The microcomputer of FIGS. 18A-18B configured as described above, has an elongated bus 6 extending from the microcomputer 2. This structure enlarges the area S of the loop formed by currents. According to the expression (1) above, the structure increases extraneous radiation noise. Because the wiring on the board is routed over long distances, the parasitic capacitance is increased along with signal delays, which keeps the speed of circuit operation low.
The microcomputer 2e of FIG. 19 configured as described above, has its output transistor groups 37a and 38a switched at high speed, generating radiation noise therebetween. The noise tends to propagate over the power supply line 33' and ground line 34.
The multi-chip module (MCM) configured as described above, has a microcomputer chip and a general-purpose memory chip simply wired on a multi-chip module board. Compared with the single-chip microcomputer setup, the example most often has disparate pin arrangements between the chip and the memory and are subject to worsening noise or power dissipation characteristics.
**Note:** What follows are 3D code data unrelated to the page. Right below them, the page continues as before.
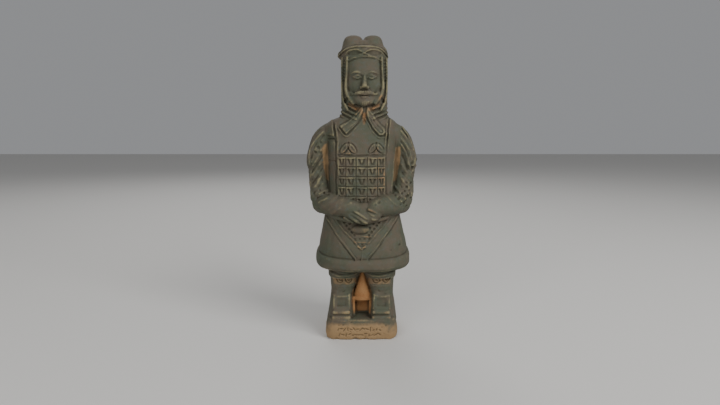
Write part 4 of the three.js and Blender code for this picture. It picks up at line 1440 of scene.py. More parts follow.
# ---------------------------------------------------------------- head, face and cap
@dataclass
class Face:
    """A calm, plain face in equal thirds from chin to cap, with a moustache and a short chin beard.

    Attributes:
        chin: Height of the chin.
        cap: Height of the cap's lower edge.
        x: Middle of the face.
        half: Half width at the cheekbones.
    """

    chin: float = CHIN_Z
    cap: float = CAP_Z
    x: float = HEAD_X
    half: float = 10.6

    def at(self, share: float) -> float:
        """Height at a share of the face, from the chin up."""
        return self.chin + share * (self.cap - self.chin)

    def build(self, layer: Layer) -> None:
        """Model the face on the head's layer."""
        nose_base, brow, eye, mouth = self.at(1 / 3), self.at(0.68), self.at(0.6), self.at(0.2)
        x = self.x
        skull = loft(
            (self.chin - 0.8, 3.8, 12.6, 2, x), (self.chin + 1.2, 6.2, 14.6, 2, x), (mouth, 9, 15.4, 2, x),
            (eye - 2.5, self.half + 0.5, 15.3, 2, x), (brow, self.half + 1.2, 15.4, 2, x),
            (self.cap + 2, self.half + 1.3, 14.6, 2, x), power=3.0, edge=1.6,
        )
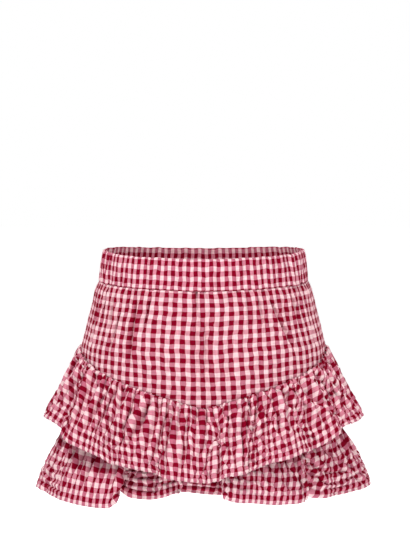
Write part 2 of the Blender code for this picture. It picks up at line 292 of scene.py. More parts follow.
def new_cloth(name, points, run, down, material, thickness, moved_out):
    """Thin shell over a grid of points, with the cloth's own lengths as its map."""
    rows, columns = points.shape[0] - 1, points.shape[1] - 1
    count = rows * columns
    row, column = np.divmod(np.arange(count), columns)
    width = columns + 1
    here = row * width + column
    below = here + width
    faces = np.stack([here, below, below + 1, here + 1], axis=1)
    mesh = bpy.data.meshes.new(name)
    mesh.vertices.add(points.shape[0] * points.shape[1])
    mesh.vertices.foreach_set("co", points.reshape(-1).astype(np.float32))
    mesh.loops.add(4 * count)
    mesh.loops.foreach_set("vertex_index", faces.reshape(-1).astype(np.int32))
    mesh.polygons.add(count)
    mesh.polygons.foreach_set("loop_start", np.arange(0, 4 * count, 4, dtype=np.int32))
    mesh.update(calc_edges=True)
    mesh.validate()
    cloth_map = mesh.uv_layers.new(name="cloth")
    lengths = np.stack([run, down], axis=-1).reshape(-1, 2)
    cloth_map.data.foreach_set("uv", lengths[faces.reshape(-1)].reshape(-1).astype(np.float32))
    if material is not None:
        mesh.materials.append(material)
    mesh.shade_smooth()
    piece = bpy.data.objects.new(name, mesh)
    bpy.context.scene.collection.objects.link(piece)
    if thickness:
        solidify = piece.modifiers.new("cloth", "SOLIDIFY")
        solidify.thickness = thickness
        solidify.offset = 1.0 if moved_out else -1.0
    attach(piece, "root")
    return piece


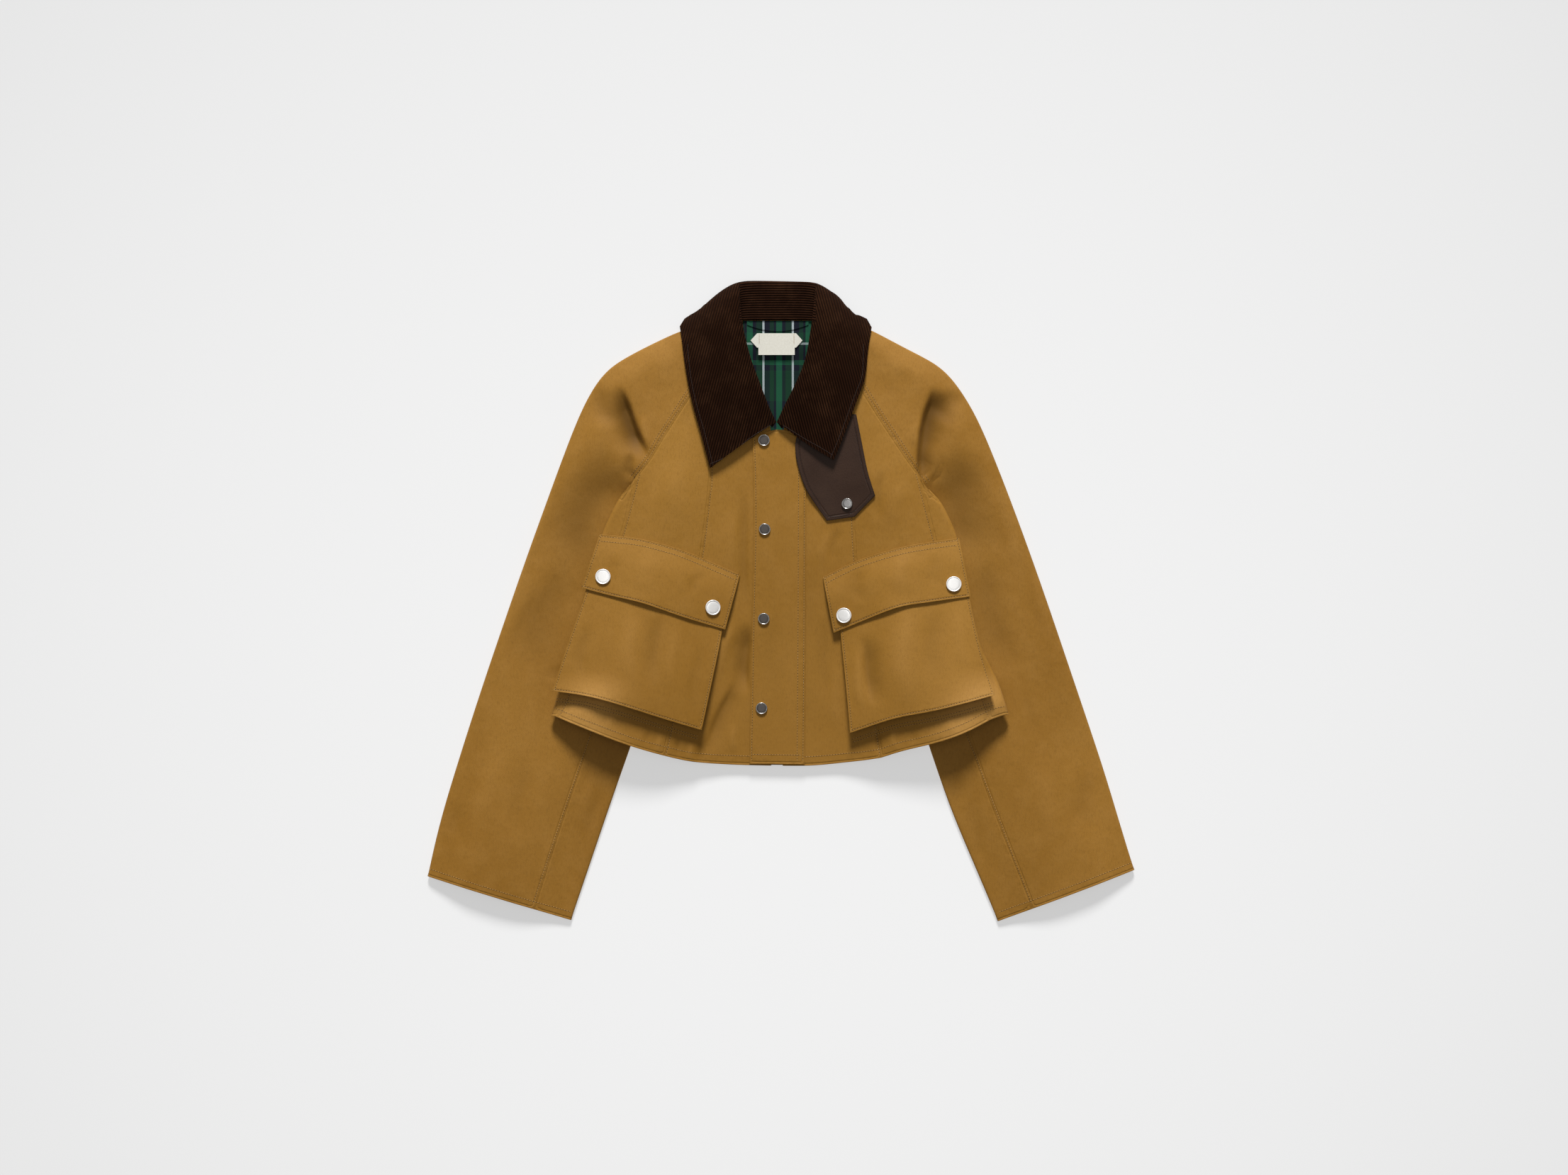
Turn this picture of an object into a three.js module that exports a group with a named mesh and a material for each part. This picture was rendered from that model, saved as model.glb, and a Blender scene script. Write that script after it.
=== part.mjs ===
// Cropped raglan jacket of waxed cotton, laid flat on its back with the sleeves under the body sides.
// Millimetres. X runs across the jacket, Y from hem to collar, Z up from the surface it lies on.
// Left and right are those of the view from above.
import * as THREE from "three";

// Driving dimensions
const CLOTH = 1.6;
const CORDUROY = 3;
const LEATHER = 2.2;
const LINING = 1;
const LABEL = 0.8;
const SEAM_GAP = 0.3;
const LAYER_GAP = 0.7;
const PLACKET_SNAP = 14.5;
const TAB_SNAP = 13.5;
const FLAP_SNAP = 19;
const SNAP_RISE = 0.2;

// How many steps each kind of wall has
const BODY_ROWS = 14;
const SLEEVE_ROWS = 21;
const UNDERARM_ROW = 9;
const FOLD_STEPS = 4;

// Heights of the lying cloth
const SIDE_RAMP = 30;
const OUTER_FOLD_HEIGHT = 8;
const INNER_FOLD_HEIGHT = 5;
const SLEEVE_SEAM_SHARE = 0.74;
const FLAT_HALF_WIDTH = 55;
const ARCH_PEAK = 0.6;
const ARCH_DROP = 0.3;
const ARMHOLE_FADE_TOP = 190;
const ARMHOLE_FADE_BOTTOM = 150;
const SLEEVE_DROP_TOP = 162;
const SLEEVE_DROP_BOTTOM = 134;
const UNDERARM_BOTTOM = 118;
const UNDERARM_SPARE = 1.6;
const UNDERARM_POINT = 3;

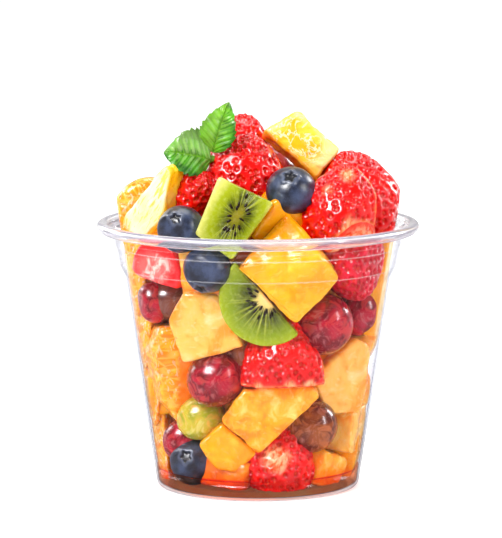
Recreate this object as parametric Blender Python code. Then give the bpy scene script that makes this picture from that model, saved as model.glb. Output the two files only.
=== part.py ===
"""A clear plastic cup heaped with cut fruit, with a mint sprig on top.

The cup stands on z = 0 with its axis on z, and its front faces -y. Sizes are in millimetres
times MM, so everything is in metres. The fruit inside the cup is one heap, and each piece
that stands above it is a piece of its own.
"""

import math
import random

import bmesh
import bpy
import numpy as np
from mathutils import Euler, Matrix, Vector

MM = 0.001

# The cup's driving sizes
RIM_RADIUS = 49.0 * MM
RIM_HEIGHT = 81.0 * MM
BEAD_WIDTH = 3.6 * MM
BEAD_HEIGHT = 3.3 * MM
BASE_RADIUS = 30.8 * MM
BASE_CORNER = 1.4 * MM
WALL = 0.5 * MM
FLOOR_RAISED = 1.6 * MM
FOOT_INNER = 27.0 * MM
FOOT_OUTER = 29.4 * MM
TAPER_TOP_RADIUS = 40.45 * MM
TAPER_TOP_HEIGHT = 64.4 * MM
CUP_SIDES = 52
BEAD_ANGLES = [-125, -85, -40, 0, 35, 70, 105, 140, 180]

# How far each band of the stacking steps stands out, going up: (radius, height)
STACKING_STEPS = [
    (41.0 * MM, 65.5 * MM),
    (42.1 * MM, 67.6 * MM),
    (42.9 * MM, 72.2 * MM),
    (43.5 * MM, 73.6 * MM),
    (44.05 * MM, 77.0 * MM),
]

# The room that the fruit has: a plain cone inside the wall, standing on the cup's floor.
# Each piece keeps its own gap to the wall, so that no two lie in one surface.
FRUIT_GAP = 0.35 * MM
GAP_STEP = 0.02 * MM
TAPER = (TAPER_TOP_RADIUS - BASE_RADIUS) / (TAPER_TOP_HEIGHT - BASE_CORNER)

# The gap that is left between two pieces that press on each other
CONTACT_GAP = 0.3 * MM
PRESS_DIRECTIONS = 400

# Colours of the materials: (red, green, blue), roughness
FINISHES = {
    "clear_plastic": ((0.86, 0.90, 0.92), 0.05),
    "strawberry": ((0.78, 0.03, 0.02), 0.25),
    "blueberry": ((0.05, 0.07, 0.16), 0.45),
    "grape": ((0.30, 0.03, 0.06), 0.2),
    "kiwi": ((0.42, 0.55, 0.08), 0.3),
    "mango": ((0.95, 0.52, 0.04), 0.3),
    "melon": ((0.93, 0.42, 0.10), 0.3),
    "pineapple": ((0.95, 0.75, 0.22), 0.35),
    "orange": ((0.96, 0.45, 0.02), 0.25),
    "mint": ((0.12, 0.42, 0.06), 0.35),
    "mixed_fruit": ((0.90, 0.38, 0.08), 0.3),
}


def clear_scene():
    for obj in list(bpy.data.objects):
        bpy.data.objects.remove(obj, do_unlink=True)


def finish(name):
    """The material of that name, made the first time that it is asked for."""
    known = bpy.data.materials.get(name)
    if known:
        return known
    colour, roughness = FINISHES[name]
    material = bpy.data.materials.new(name)
    material.use_nodes = True
    surface = material.node_tree.nodes["Principled BSDF"]
    surface.inputs["Base Color"].default_value = (*colour, 1.0)
    surface.inputs["Roughness"].default_value = roughness
    surface.inputs["Metallic"].default_value = 0.0
    if name == "clear_plastic":
        surface.inputs["Transmission Weight"].default_value = 0.9
    return material


def add_object(name, bm, finish_name, smooth_angle=math.radians(40)):
    """Turns a bmesh into an object of the scene."""
    bmesh.ops.recalc_face_normals(bm, faces=bm.faces)
    mesh = bpy.data.meshes.new(name)
    bm.to_mesh(mesh)
    bm.free()
    mesh.materials.append(finish(finish_name))
    mesh.shade_smooth()
    mesh.set_sharp_from_angle(angle=smooth_angle)
    obj = bpy.data.objects.new(name, mesh)
    bpy.context.scene.collection.objects.link(obj)
    return obj


# The cup


def cup_outside():
    """The cup's outer line as (radius, height), from the middle of the base up to the bead."""
    line = [
        (0.0, FLOOR_RAISED),
        (FOOT_INNER - 2.2 * MM, FLOOR_RAISED),
        (FOOT_INNER - 0.8 * MM, 0.5 * MM),
        (FOOT_INNER, 0.0),
        (FOOT_OUTER, 0.0),
        (FOOT_OUTER + 0.9 * MM, 0.4 * MM),
        (BASE_RADIUS, BASE_CORNER),
        (TAPER_TOP_RADIUS, TAPER_TOP_HEIGHT),
    ]
    return line + STACKING_STEPS


def bead():
    """The rolled bead, from its outer foot over the top to its inner edge."""
    middle = (RIM_RADIUS - BEAD_WIDTH / 2, RIM_HEIGHT - BEAD_HEIGHT / 2)
    angles = [math.radians(degrees) for degrees in BEAD_ANGLES]
    return [
        (
            middle[0] + BEAD_WIDTH / 2 * math.cos(angle),
            middle[1] + BEAD_HEIGHT / 2 * math.sin(angle),
        )
        for angle in angles
    ]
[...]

This requires devising a complicated basic design.
The multi-chip module (MCM) of FIG. 20, configured as described above, has the memory bus signal line 58 connected only to the microcomputer 54' and external memory 55. Because the memory bus signal line 58 is not connected to any external terminal of the multi-chip module package, it is impossible to submit the external memory 55 to product inspection and failure analysis.
The microcomputer 54' thus needs to incorporate a circuit for evaluating the inspection and analysis functions in advance or is required to be programmed to let such evaluation be performed in a predetermined manner. These arrangements permit little degree of freedom in inspection and analysis procedures. Furthermore, it is necessary to develop anew test patterns by which to subject the multi-chip module 53' to product inspection. Such development takes time.